Dos 114 mil entrevistados, 27% confessaram ter pago um suborno no acesso a serviços ou instituições públicas nos últimos 12 meses, número que, de acordo com o relatório, não revela qualquer melhoria face a sondagens anteriores. Em Portugal, 60% dos entrevistados considera que os conhecimentos pessoais (ou a velha “cunha) são necessários para obter resultados nos serviços públicos.

Todavia, nove em cada 10 pessoas entrevistadas afirmaram que agiriam contra a corrupção e dois terços a quem foi pedido o pagamento de um suborno, afirmam tê-lo recusado. Para a TI, estes dados sugerem que os governos, sociedade civil e sector privado precisam de ter um papel mais activo para envolverem as pessoas no combate a actividades de corrupção.

“Os níveis de pagamento de subornos permanecem muito elevados em todo o mundo, mas o número de pessoas que acreditam ter o poder para travar a corrupção e aqueles que se mostram dispostos a combater o abuso de poder, os negócio obscuros e o suborno é significativo”, afirma, em comunicado, Huguette Labelle, presidente da Transparency International.

O Barómetro Global da Corrupção revela ainda que, em muitos países, os níveis de confiança nas instituições que deveriam combater a corrupção e outros crimes conexos deixam muito a desejar. A título de exemplo e a nível global, 36 países consideram as forças policiais como as mais corruptas, sendo que 20 países colocam esse ónus no poder judiciário.

Em Portugal, a confiança nas instituições também já viu melhores dias. Os partidos políticos ganham o troféu da desconfiança – com 73% dos entrevistados a considerarem-nos corruptos ou muito corruptos – e existe um empate, na ordem dos 66%, para o parlamento e a justiça.
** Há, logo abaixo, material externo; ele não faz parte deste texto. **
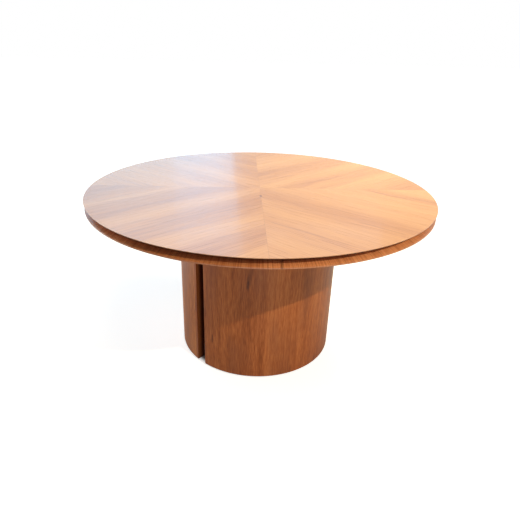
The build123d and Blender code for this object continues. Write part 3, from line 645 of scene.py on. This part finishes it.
# ---- lights and camera ----
# each light's azimuth, elevation and distance from the middle of the top, its width and height, its power,
# its colour, and whether it shows in reflections
LIGHTS = {
    "key": ((-50.3, 35.9, 4.5), (0.08, 0.08), 93, (1.0, 0.87, 0.61), False),
    "right": ((34, 42, 1.75), (0.6, 0.6), 29, (1.0, 0.80, 0.34), False),
    "overhead": ((-82, 66, 2.3), (1.5, 1.5), 29, (1.0, 0.81, 0.48), False),
    "window": ((118.3, 17, 4.6), (4.4, 2.4), 47.5, (0.11, 0.62, 1.0), True),
    "sky": ((90, 31, 4.6), (4.0, 1.4), 18, (0.40, 0.72, 1.0), True),
    "pane": ((97.1, 15.9, 4.92), (0.9, 2.4), 4, (0.1, 0.5, 1.0), True),
    "left": ((165, 36, 3.4), (2.4, 0.9), 14, (1.0, 0.86, 0.6), True),
    "left_low": ((166, -8.5, 4.0), (2.0, 0.24), 42, (0.95, 0.95, 1.0), True),
    "front": ((-95, 30, 3.5), (2.0, 1.4), 3, (1.0, 0.80, 0.46), False),
    "low": ((-90, -8.5, 4.0), (2.4, 0.24), 26, (0.58, 0.76, 0.96), True)}
# the view of the photograph
CAMERA_PLACE = (-0.0904, -1.9166, 1.2939)
CAMERA_AZIMUTH = radians(88.51)
CAMERA_PITCH = radians(-24.65)
CAMERA_ROLL = radians(1.32)
CAMERA_LENS = 31.61
CAMERA_SHIFT = (0.0216, -0.0077)


def direction(azimuth, elevation):
    """One metre from the origin towards an azimuth and elevation."""
    return Vector((cos(azimuth) * cos(elevation), sin(azimuth) * cos(elevation), sin(elevation)))


def make_lights():
    """Rectangular soft lights that face the middle of the top."""
    centre = Vector((0, 0, TOP_HEIGHT))
    for name, ((azimuth, elevation, distance), size, power, colour, reflected) in LIGHTS.items():
        towards = direction(radians(azimuth), radians(elevation))
        data = bpy.data.lights.new(name, "AREA")
        data.shape = "RECTANGLE"
        data.size, data.size_y = size
        data.energy = power
        data.color = colour
        lamp = bpy.data.objects.new(name, data)
        bpy.context.scene.collection.objects.link(lamp)
        lamp.location = centre + towards * distance
        lamp.visible_camera = False
        lamp.visible_glossy = reflected
        lamp.rotation_mode = "QUATERNION"
        lamp.rotation_quaternion = (-towards).to_track_quat("-Z", "Y")


def make_camera():
    """A camera at the photograph's place, looking as it looks."""
    data = bpy.data.cameras.new("camera")
    data.lens = CAMERA_LENS
    data.shift_x, data.shift_y = CAMERA_SHIFT
    camera = bpy.data.objects.new("camera", data)
    bpy.context.scene.collection.objects.link(camera)
    camera.location = CAMERA_PLACE
    forward = direction(CAMERA_AZIMUTH, CAMERA_PITCH)
    camera.rotation_mode = "QUATERNION"
    camera.rotation_quaternion = forward.to_track_quat("-Z", "Y") @ Quaternion((0, 0, 1), CAMERA_ROLL)
    bpy.context.scene.camera = camera


dress_nodes()
make_floor()
make_world()
make_lights()
make_camera()
bpy.context.scene.view_settings.view_transform = "Standard"
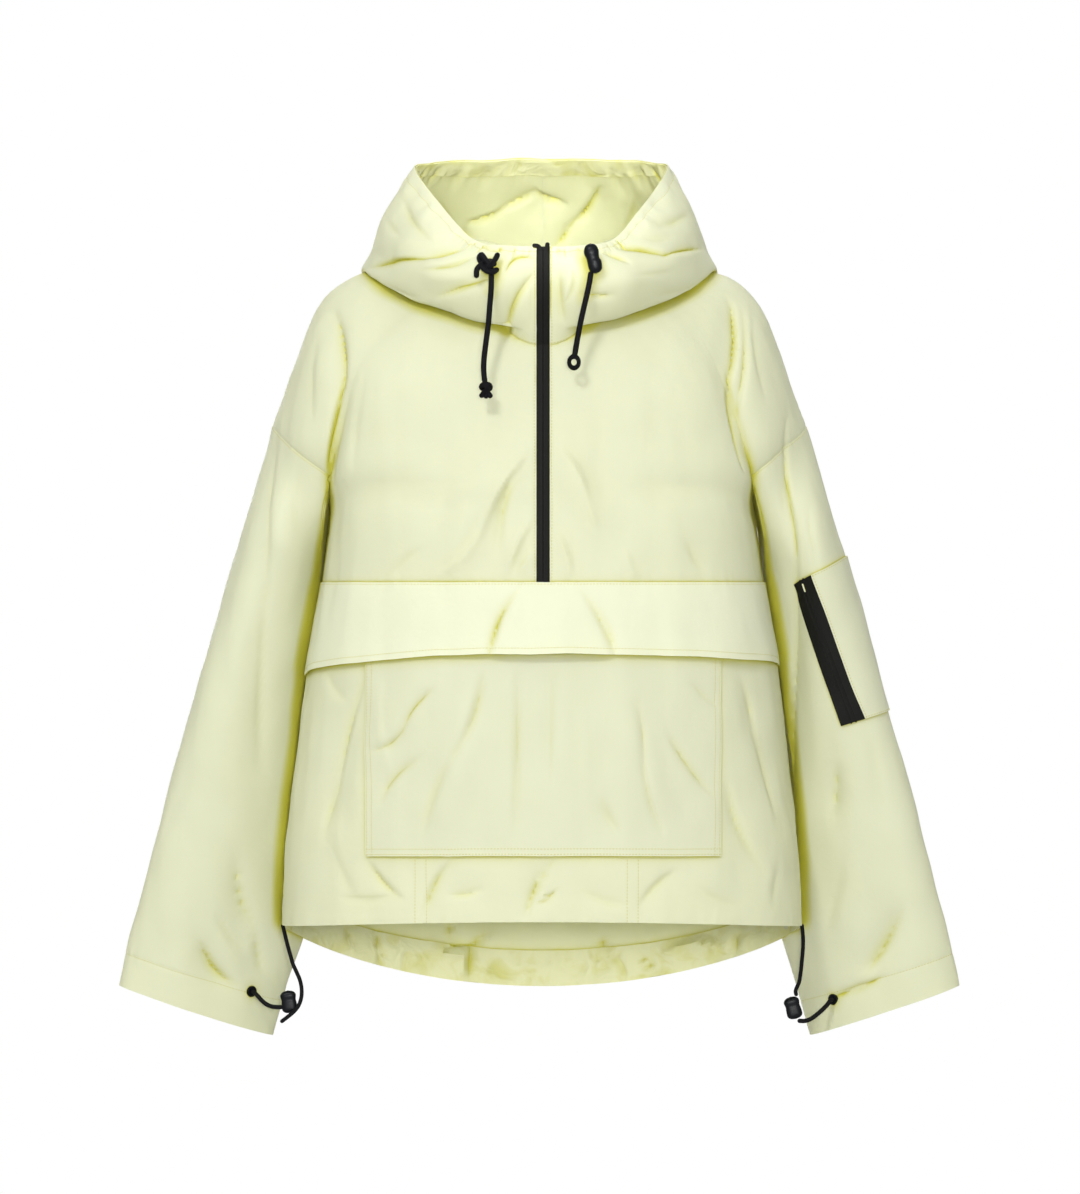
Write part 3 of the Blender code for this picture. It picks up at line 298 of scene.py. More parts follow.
def clothMaterial(name, finish):
    material, tree, shader = shaderTree(name, Roughness=finish["roughness"], Sheen_Weight=finish["sheen"],
                                        Sheen_Roughness=0.45, Specular_IOR_Level=0.45)
    place, solid = (addNode(tree, "TexCoord").outputs[kind] for kind in ("UV", "Object"))
    # long slubs along the thread and soft clouds choose between the colour and its shade
    stretch = addNode(tree, "Mapping", Vector=place, Scale=(*finish["slub"], 1.0))
    slub = addNode(tree, "TexNoise", Vector=stretch.outputs[0], Scale=1.0, Detail=3.0, Roughness=0.65)
    cloud = addNode(tree, "TexNoise", Vector=solid, Scale=1.0 / finish["cloud"], Detail=2.0)
    share = maths(tree, "ADD", maths(tree, "MULTIPLY", slub.outputs["Fac"], finish["slubShare"]),
                  maths(tree, "MULTIPLY", cloud.outputs["Fac"], 1 - finish["slubShare"]))
    colour = mixColours(tree, share, finish["shade"], finish["colour"])
    # painted shade: folds and overlaps are mixed toward a deeper yellow where near cloth shuts off the open,
    # up to the given reach, standing in for the shade and bounced light in them
    shut = addNode(tree, "AmbientOcclusion", samples=6, Distance=finish["reach"])
    near = maths(tree, "SUBTRACT", 1 - finish["clear"], shut.outputs["AO"])
    near = maths(tree, "MULTIPLY", near, finish["tint"], clamp=True)
    crumple = addNode(tree, "TexNoise", Vector=solid, Scale=1.0 / finish["crumple"], Detail=2.5,
                      Roughness=0.5, Distortion=0.6).outputs["Fac"]
    if "paintedHollowShade" in finish:  # painted shade: gathered cloth is mixed toward the deeper yellow in the hollows of its crumple noise
        hollow = maths(tree, "SUBTRACT", 0.52, crumple)
        near = maths(tree, "MAXIMUM", near, maths(tree, "MULTIPLY", hollow, finish["paintedHollowShade"], clamp=True))
    plug(tree, shader.inputs["Base Color"], mixColours(tree, near, colour, finish["fold"]))
    broad = addNode(tree, "Bump", Height=crumple, Strength=0.5, Distance=finish["crumpleDepth"])
    fine = addNode(tree, "Bump", Height=wovenBump(tree, finish["pitch"], place), Normal=broad.outputs[0],
                   Strength=0.6, Distance=finish["weaveDepth"])
    plug(tree, shader.inputs["Normal"], fine.outputs[0])
    # thin cloth lets some light through; the colour let through takes the same painted shade in folds and
    # overlaps
    glow = addNode(tree, "BsdfTranslucent", Color=mixColours(tree, near, finish["through"], finish["fold"]))
    plug(tree, tree.nodes["Material Output"].inputs["Surface"],
         mixShaders(tree, finish["passing"], shader.outputs[0], glow.outputs[0]))
    return material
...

O sector privado é considerado corrupto por 51% dos portugueses, os funcionários públicos por 46% e os media por 41% dos respondentes. Entre as instituições melhor classificadas encontram-se as organizações não governamentais (39%) e as instituições religiosas (35%).

A enorme desconfiança face aos políticos não é apenas fenómeno nacional. O Barómetro de 2013 demonstra uma crise global de confiança nos mesmos, em conjunto com uma preocupação legítima sobre a capacidade que estes têm para levar os criminosos à justiça. Em 51 países, a classe política é percepcionada como a mais corrupta de todas e 55% dos respondentes considera que o seu governo está “preso” por interesses privados. Em Portugal, a percentagem no que respeita a este item em particular desce ligeiramente para os 53%, valor que não deixa de ser substancial.

“Os governos devem levar a sério este grito de alerta contra a corrupção por parte dos seus cidadãos e responder com acções concretas de elevada transparência e responsabilização”, alerta a responsável da TI, sublinhando também que, “em particular, é necessária uma liderança forte por parte dos governos do G20”. Dos 17 países inquiridos pertencentes ao G20, 59% dos respondentes afirmaram que os seus governos não estão a fazer um bom trabalho de combate à corrupção. E, a nível global, o apreço dos cidadãos face aos seus líderes no que respeita aos esforços para a combater desceu para níveis mais baixos (22%) comparativamente ao período que precedeu o deflagrar da crise financeira em 2008, altura em que 31% das pessoas acreditava nos esforços dos seus governos na luta contra este fenómeno.

Para finalizar, um dado interessante que vai ao encontro do objectivo desta edição especial que o VER se propôs fazer: 61% dos inquiridos afirmam estar dispostos a pagar mais por produtos ou serviços a empresas transparentes e sem qualquer actividade que possa ser considerada corrupta. Principalmente em tempos de crise e austeridade, a mensagem não poderia ser mais directa para as demais empresas: a adesão a critérios de responsabilidade e transparência não só atrai mais clientes, como aumenta os seus níveis de lealdade e, por consequência, os tão desejados lucros.